Start
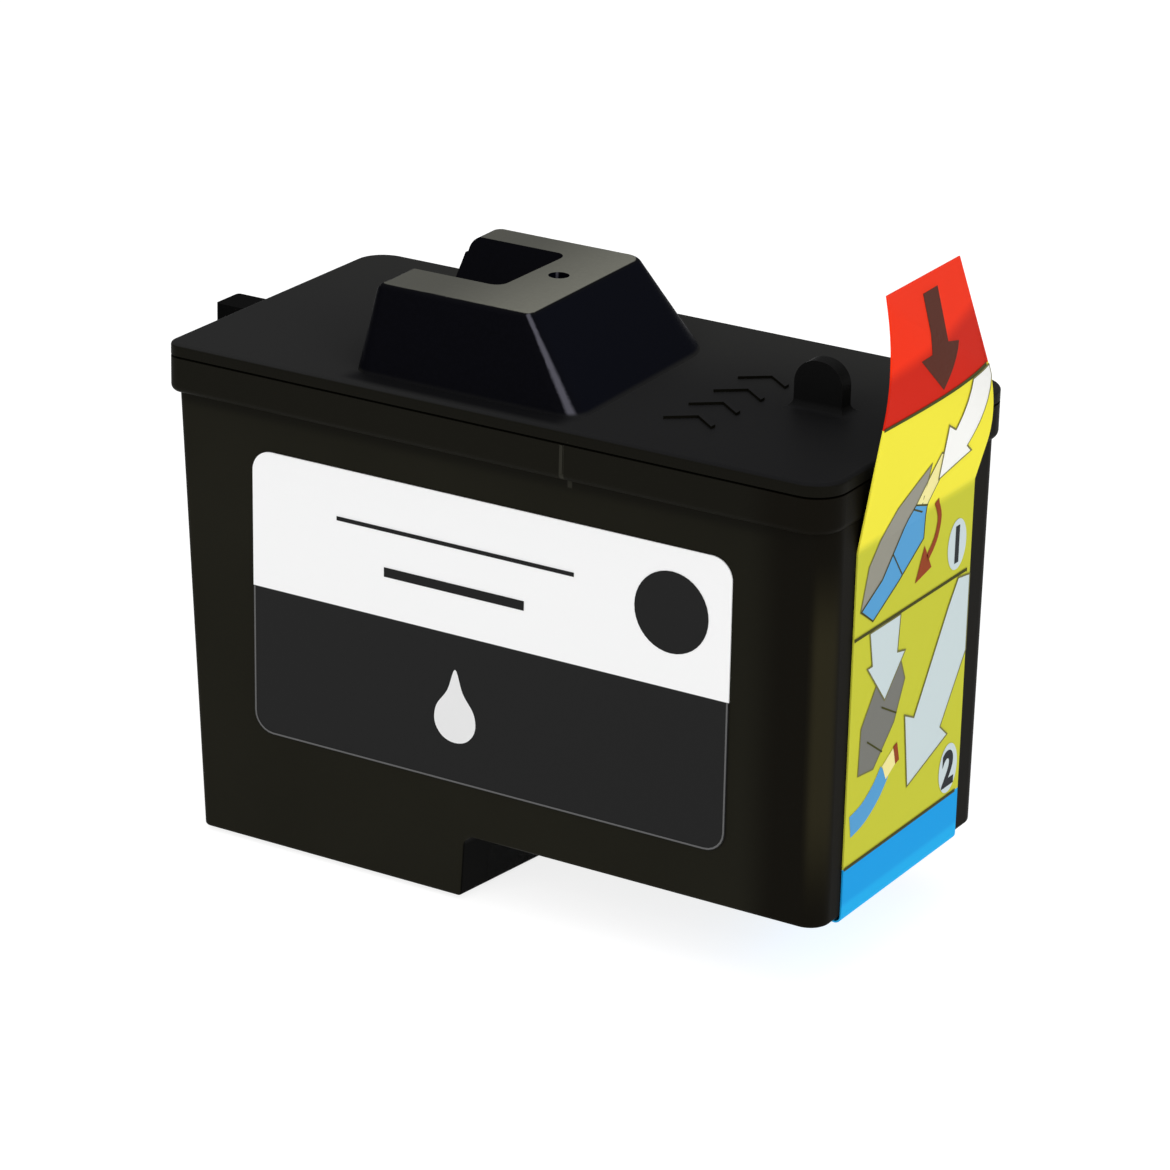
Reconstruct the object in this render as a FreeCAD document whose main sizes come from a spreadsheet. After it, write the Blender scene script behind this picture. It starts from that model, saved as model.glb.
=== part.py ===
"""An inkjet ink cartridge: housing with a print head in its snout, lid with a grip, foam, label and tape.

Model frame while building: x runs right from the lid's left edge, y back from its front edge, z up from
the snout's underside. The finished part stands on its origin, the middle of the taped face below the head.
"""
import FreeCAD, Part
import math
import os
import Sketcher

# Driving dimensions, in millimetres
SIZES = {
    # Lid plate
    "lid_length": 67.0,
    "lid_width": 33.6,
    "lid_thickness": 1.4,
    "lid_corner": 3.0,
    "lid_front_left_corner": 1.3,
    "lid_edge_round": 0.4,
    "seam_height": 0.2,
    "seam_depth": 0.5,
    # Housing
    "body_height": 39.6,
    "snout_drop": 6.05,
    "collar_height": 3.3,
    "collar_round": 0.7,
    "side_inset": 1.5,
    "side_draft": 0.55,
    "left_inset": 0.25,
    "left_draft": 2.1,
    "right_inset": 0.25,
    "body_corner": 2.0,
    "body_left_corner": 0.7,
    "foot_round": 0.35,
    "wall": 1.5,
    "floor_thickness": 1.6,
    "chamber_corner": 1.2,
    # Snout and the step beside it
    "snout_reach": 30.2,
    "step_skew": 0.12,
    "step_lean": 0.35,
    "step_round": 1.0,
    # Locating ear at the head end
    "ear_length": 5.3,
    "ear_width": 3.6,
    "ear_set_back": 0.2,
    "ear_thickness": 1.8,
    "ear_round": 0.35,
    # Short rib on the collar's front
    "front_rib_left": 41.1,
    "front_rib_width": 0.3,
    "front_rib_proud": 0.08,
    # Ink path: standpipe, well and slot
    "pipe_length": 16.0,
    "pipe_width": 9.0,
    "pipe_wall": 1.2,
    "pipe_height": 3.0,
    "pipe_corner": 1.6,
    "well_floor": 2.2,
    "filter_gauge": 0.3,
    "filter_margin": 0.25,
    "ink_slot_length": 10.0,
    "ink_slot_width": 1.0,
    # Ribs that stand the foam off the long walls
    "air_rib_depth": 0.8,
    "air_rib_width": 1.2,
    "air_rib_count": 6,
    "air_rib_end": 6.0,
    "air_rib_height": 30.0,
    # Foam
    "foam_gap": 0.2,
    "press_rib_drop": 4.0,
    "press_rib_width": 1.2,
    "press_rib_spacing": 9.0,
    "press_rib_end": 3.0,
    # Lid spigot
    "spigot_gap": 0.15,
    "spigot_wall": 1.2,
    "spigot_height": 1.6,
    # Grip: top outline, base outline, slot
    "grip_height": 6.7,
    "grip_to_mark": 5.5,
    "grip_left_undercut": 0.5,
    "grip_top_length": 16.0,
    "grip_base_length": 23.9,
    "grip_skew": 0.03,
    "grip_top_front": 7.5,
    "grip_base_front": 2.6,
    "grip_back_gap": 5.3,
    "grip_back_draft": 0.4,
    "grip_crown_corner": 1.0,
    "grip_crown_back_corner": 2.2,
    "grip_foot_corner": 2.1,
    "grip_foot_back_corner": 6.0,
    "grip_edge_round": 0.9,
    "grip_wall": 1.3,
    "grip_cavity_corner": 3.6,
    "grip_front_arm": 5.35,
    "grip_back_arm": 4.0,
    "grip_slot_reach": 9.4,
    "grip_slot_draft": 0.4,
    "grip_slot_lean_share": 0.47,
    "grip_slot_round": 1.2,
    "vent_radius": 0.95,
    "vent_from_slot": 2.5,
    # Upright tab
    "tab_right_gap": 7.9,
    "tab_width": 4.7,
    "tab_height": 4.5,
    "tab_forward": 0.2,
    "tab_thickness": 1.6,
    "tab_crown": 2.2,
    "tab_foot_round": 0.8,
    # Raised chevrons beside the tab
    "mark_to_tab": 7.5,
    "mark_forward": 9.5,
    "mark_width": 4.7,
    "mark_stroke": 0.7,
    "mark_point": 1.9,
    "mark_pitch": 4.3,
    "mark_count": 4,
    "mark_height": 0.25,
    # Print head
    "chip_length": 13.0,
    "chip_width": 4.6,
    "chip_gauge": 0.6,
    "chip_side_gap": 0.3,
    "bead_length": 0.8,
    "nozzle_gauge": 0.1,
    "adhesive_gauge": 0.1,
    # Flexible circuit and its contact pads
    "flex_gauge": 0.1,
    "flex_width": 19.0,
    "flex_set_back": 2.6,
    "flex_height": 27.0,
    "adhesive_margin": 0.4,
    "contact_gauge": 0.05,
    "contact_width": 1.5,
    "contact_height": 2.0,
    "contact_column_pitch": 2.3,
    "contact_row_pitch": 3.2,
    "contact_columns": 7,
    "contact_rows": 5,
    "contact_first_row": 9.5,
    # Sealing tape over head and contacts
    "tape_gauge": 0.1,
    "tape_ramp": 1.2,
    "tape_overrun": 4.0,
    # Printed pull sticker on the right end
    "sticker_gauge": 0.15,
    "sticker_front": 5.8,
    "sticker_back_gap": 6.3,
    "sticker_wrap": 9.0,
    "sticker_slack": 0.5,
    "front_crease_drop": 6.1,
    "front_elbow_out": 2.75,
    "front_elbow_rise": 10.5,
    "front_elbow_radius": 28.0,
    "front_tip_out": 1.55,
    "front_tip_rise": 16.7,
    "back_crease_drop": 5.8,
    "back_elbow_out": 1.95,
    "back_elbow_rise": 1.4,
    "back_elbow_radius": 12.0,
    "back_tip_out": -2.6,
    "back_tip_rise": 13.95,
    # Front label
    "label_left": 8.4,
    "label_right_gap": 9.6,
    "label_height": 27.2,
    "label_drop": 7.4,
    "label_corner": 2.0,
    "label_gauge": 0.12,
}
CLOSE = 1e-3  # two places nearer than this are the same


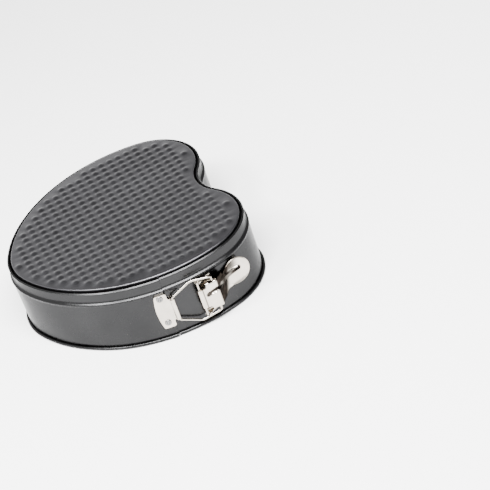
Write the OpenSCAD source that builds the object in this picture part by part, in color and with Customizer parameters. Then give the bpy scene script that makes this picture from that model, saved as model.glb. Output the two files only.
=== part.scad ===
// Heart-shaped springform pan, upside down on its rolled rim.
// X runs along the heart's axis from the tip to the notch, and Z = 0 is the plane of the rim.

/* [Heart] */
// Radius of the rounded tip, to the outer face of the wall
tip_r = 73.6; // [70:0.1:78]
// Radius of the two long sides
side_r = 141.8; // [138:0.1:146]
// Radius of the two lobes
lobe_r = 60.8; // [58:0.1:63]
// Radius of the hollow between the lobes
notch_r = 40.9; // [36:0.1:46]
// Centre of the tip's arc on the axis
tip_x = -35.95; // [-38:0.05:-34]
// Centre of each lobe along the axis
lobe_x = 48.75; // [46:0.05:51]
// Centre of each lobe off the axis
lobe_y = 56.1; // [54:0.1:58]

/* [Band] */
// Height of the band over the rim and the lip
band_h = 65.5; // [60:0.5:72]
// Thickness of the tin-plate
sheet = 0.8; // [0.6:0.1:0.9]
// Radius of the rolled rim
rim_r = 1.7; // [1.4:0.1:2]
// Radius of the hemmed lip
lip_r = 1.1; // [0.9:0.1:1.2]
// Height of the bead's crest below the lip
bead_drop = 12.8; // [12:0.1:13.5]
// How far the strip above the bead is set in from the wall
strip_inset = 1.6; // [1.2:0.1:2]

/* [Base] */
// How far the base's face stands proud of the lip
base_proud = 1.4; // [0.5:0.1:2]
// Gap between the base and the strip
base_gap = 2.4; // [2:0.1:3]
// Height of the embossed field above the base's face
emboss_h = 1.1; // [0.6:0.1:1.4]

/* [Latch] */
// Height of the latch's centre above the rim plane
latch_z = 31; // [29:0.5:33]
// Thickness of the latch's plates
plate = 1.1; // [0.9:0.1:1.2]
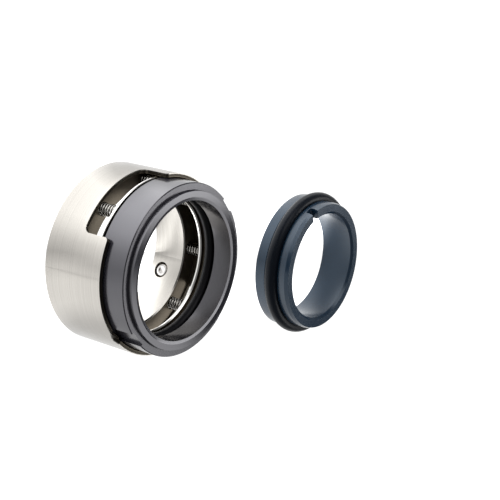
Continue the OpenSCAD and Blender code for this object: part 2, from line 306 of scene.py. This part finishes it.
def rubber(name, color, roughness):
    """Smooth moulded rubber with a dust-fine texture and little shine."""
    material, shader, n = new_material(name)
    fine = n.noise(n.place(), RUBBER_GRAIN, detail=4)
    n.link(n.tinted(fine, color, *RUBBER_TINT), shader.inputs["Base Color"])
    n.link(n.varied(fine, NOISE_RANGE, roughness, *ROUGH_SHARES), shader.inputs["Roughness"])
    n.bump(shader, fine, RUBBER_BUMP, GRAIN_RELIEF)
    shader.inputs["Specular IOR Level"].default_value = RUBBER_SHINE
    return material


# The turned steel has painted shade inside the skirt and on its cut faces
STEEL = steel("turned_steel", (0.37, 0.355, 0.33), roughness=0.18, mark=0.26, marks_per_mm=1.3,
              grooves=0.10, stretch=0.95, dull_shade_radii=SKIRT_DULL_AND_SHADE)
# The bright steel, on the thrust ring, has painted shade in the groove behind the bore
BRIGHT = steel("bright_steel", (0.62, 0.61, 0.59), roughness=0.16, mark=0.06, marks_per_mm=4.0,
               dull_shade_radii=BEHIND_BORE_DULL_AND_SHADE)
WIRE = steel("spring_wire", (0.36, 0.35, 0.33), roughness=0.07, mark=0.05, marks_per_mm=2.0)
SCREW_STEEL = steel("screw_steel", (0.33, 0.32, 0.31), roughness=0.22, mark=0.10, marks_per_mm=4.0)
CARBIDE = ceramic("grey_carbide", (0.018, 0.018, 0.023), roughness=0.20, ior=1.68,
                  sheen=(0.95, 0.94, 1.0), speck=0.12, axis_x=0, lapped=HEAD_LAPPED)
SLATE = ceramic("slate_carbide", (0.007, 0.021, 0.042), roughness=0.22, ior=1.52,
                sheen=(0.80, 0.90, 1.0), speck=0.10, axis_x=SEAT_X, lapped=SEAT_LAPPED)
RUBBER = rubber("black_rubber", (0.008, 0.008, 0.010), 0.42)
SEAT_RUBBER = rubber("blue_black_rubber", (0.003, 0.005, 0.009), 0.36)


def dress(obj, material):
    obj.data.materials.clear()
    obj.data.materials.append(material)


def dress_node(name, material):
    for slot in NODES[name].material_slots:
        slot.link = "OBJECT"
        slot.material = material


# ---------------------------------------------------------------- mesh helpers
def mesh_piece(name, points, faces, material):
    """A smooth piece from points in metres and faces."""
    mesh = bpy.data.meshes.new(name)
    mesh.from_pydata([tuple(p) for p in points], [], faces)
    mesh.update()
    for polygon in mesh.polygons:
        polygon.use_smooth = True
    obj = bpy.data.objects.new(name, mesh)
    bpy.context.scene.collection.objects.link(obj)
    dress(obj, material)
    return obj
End
- _AIM_:
Take the line that contains "Write the OpenSCAD", the line that contains "of the rim.", and all lines between, and give them again exactly; include no other line.

- _REPLY_:
Write the OpenSCAD source that builds the object in this picture part by part, in color and with Customizer parameters. Then give the bpy scene script that makes this picture from that model, saved as model.glb. Output the two files only.
=== part.scad ===
// Heart-shaped springform pan, upside down on its rolled rim.
// X runs along the heart's axis from the tip to the notch, and Z = 0 is the plane of the rim.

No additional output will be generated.